Member of the Arizona Senate from the 12th district
- In office January 14, 1991 – January 8, 2001
- Preceded by: John Mawhinney
- Succeeded by: Toni Hellon

Personal details
- Born: Eleanor Ann Day August 10, 1938 El Paso, Texas, U.S
- Died: May 7, 2016 (aged 77) Tucson, Arizona, U.S
- Party: Republican
- Spouse(s): Gene Simpson ​ ​(m. 1958; div. 1970)​ Scott Alexander ​ ​(m. 1971, divorced)​
- Relatives: Sandra Day O'Connor (sister)
- Education: Arizona State University (BA) University of Arizona (MEd)
- Occupation: Politician, teacher

= Ann Day =

American politician (1938–2016)

Eleanor Ann Day (August 10, 1938 – May 7, 2016) was an American politician and educator who served as a member of the Arizona Senate from 1991 to 2001. Day was the younger sister of Supreme Court justice Sandra Day O'Connor.
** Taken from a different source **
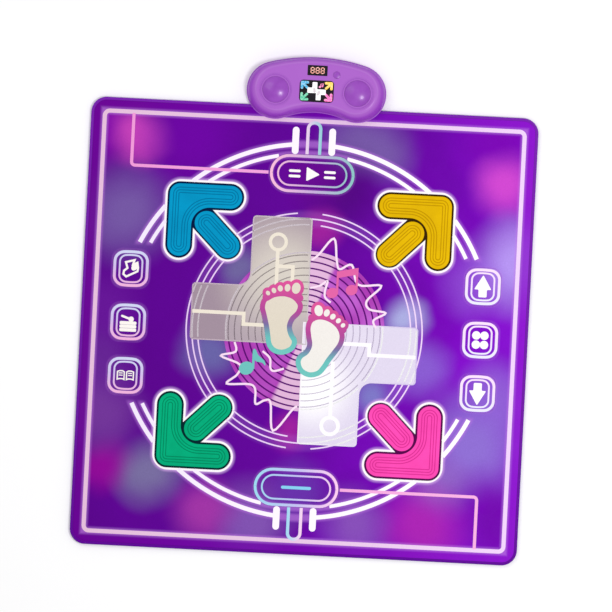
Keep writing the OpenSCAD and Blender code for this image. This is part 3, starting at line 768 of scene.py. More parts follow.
@dataclass(frozen=True)
class PodFinish(Finish):
    """Moulded purple plastic: deeper on the side band as painted shade, lighter on the face.

    Attributes:
        side: Colour of the side band, darker than the face as painted shade.
        face: Colour of the face.
    """

    side: Colour = (150, 62, 190)
    face: Colour = (170, 96, 200)

    def paint(self, kit: ShaderKit, shader: bpy.types.Node) -> None:
        """Feeds the shader with colour by height, a painted highlight along the edge of the face and a
        lighter painted lip, and marks.
        """
        place = kit.position()
        x, y, up = kit.axes(place)
        # Painted shade: the sloping side band below the face takes the darker side colour.
        base = kit.mix(up.fade(30.0, 36.4, 0.0, 1.0), linear(self.side), linear(self.face))
        lobe = kit.span(x.size() - LOBE_X, y - LOBE_Y)
        # Painted highlight: a light line where the side band meets the face, at a quarter strength and left
        # out round the domes.
        crease_highlight = up.fade(35.6, 36.7, 0.0, 1.0) * up.fade(POD_FACE - 0.6, POD_FACE - 0.1)
        crease_highlight = crease_highlight * lobe.fade(38.0, 42.0, 0.0, 0.25)
        base = kit.mix(crease_highlight, base, linear((196, 140, 222)))
        # Painted highlight: the lower lip, below about 11 mm, is lighter.
        base = kit.mix(up.fade(10.4, 11.4, 0.55, 0.0), base, linear((186, 112, 216)))
        kit.feed(shader.inputs["Base Color"], base)
        marks = self.wear(kit, shader, place, 0.1, 0.34)
        shader.inputs["Coat Weight"].default_value = 0.1
        shader.inputs["Coat Roughness"].default_value = 0.2
        self.bump(kit, shader, marks, 0.03)


@dataclass(frozen=True)
class WindowFinish(Finish):
    """A dark glossy display window."""

    def paint(self, kit: ShaderKit, shader: bpy.types.Node) -> None:
        """Feeds the shader with near-black, smeared gloss."""
        place = kit.position()
        kit.feed(shader.inputs["Base Color"], kit.mottle(place, 14.0, 2.0, 0.3, (12, 8, 14), (26, 18, 30)))
        self.wear(kit, shader, place, 0.12, 0.16)
        shader.inputs["Coat Weight"].default_value = 0.2
        shader.inputs["Coat Roughness"].default_value = 0.06


@dataclass(frozen=True)
class LampFinish(Finish):
    """A lit print behind a window.

    Attributes:
        colour: Its colour.
        power: Strength of its light.
    """

    colour: Colour
    power: float

    def paint(self, kit: ShaderKit, shader: bpy.types.Node) -> None:
        """Feeds the shader with a slightly uneven lit colour."""
        glow = kit.mottle(kit.position(), 3.0, 2.0, 0.3, self.colour, (255, 255, 255), 0.3)
        kit.feed(shader.inputs["Base Color"], glow)
        kit.feed(shader.inputs["Emission Color"], glow)
        shader.inputs["Emission Strength"].default_value = self.power
        shader.inputs["Roughness"].default_value = 0.4


@dataclass(frozen=True)
class WeaveFinish(Finish):
    """Dark non-slip cloth with a visible plain weave."""

    def paint(self, kit: ShaderKit, shader: bpy.types.Node) -> None:
        """Feeds the shader with crossed threads."""
        place = kit.position()
        x, y, _ = kit.axes(place)
        thread = (x * 3.2).op("SINE") * (y * 3.2).op("SINE")
        base = kit.mottle(place, 60.0, 3.0, 0.3, (44, 38, 54), (60, 52, 72))
        base = kit.mix(thread.fade(-0.6, 0.6, 0.0, 0.35), base, linear((22, 18, 28)))
        kit.feed(shader.inputs["Base Color"], base)
        shader.inputs["Roughness"].default_value = 0.85
        shader.inputs["Sheen Weight"].default_value = 0.2
        self.bump(kit, shader, thread, 0.15)


@dataclass(frozen=True)
class FloorFinish(Finish):
    """The studio's pale floor."""

    def paint(self, kit: ShaderKit, shader: bpy.types.Node) -> None:
        """Feeds the shader with an almost even white."""
        cloud = kit.noise(kit.position(), 900.0, 2.0)
        base = kit.mix(cloud, (0.98, 0.98, 0.985, 1.0), (0.99, 0.99, 0.99, 1.0))
        kit.feed(shader.inputs["Base Color"], base)
        shader.inputs["Roughness"].default_value = 0.9


# ---------------------------------------------------------------- mesh work


def arc(centre: Point, radius: float, start: float, end: float, steps: int) -> list[Point]:
    """Points along an arc.

    Args:
        centre: Middle of the arc.
        radius: Its radius.
        start: First angle in degrees, counted from +X.
        end: Last angle.
        steps: Number of steps, one less than the number of points.

    Returns:
        The points from start to end.
    """
    turns = [math.radians(start + (end - start) * k / steps) for k in range(steps + 1)]
    return [(centre[0] + radius * math.cos(t), centre[1] + radius * math.sin(t)) for t in turns]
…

==Early life and education==
Born in El Paso, Texas, Day received her bachelor's degree in education from Arizona State University and her master's degree in counseling and guidance from University of Arizona.

== Career ==
Day taught in the Alhambra and Tucson School Districts in Arizona. She also was a marriage and family therapist for the Pima County Conciliation Court. Day served in the Arizona Senate from 1990 to 2000 as a Republican. She then served on the Pima County, Arizona Board of Supervisors from 2000 to 2012. She also served on the Arizona Industrial Commission.

== Personal life ==
Day was the sister of retired United States Supreme Court justice Sandra Day O'Connor. She was married twice: first to Manford Eugene "Gene" Simpson on November 1, 1958, and then to state senator John Scott Alexander on June 12, 1971. Both marriages ended in divorce. On May 7, 2016, Day was killed in an automobile accident by a drunk driver involving three vehicles near Tucson, Arizona.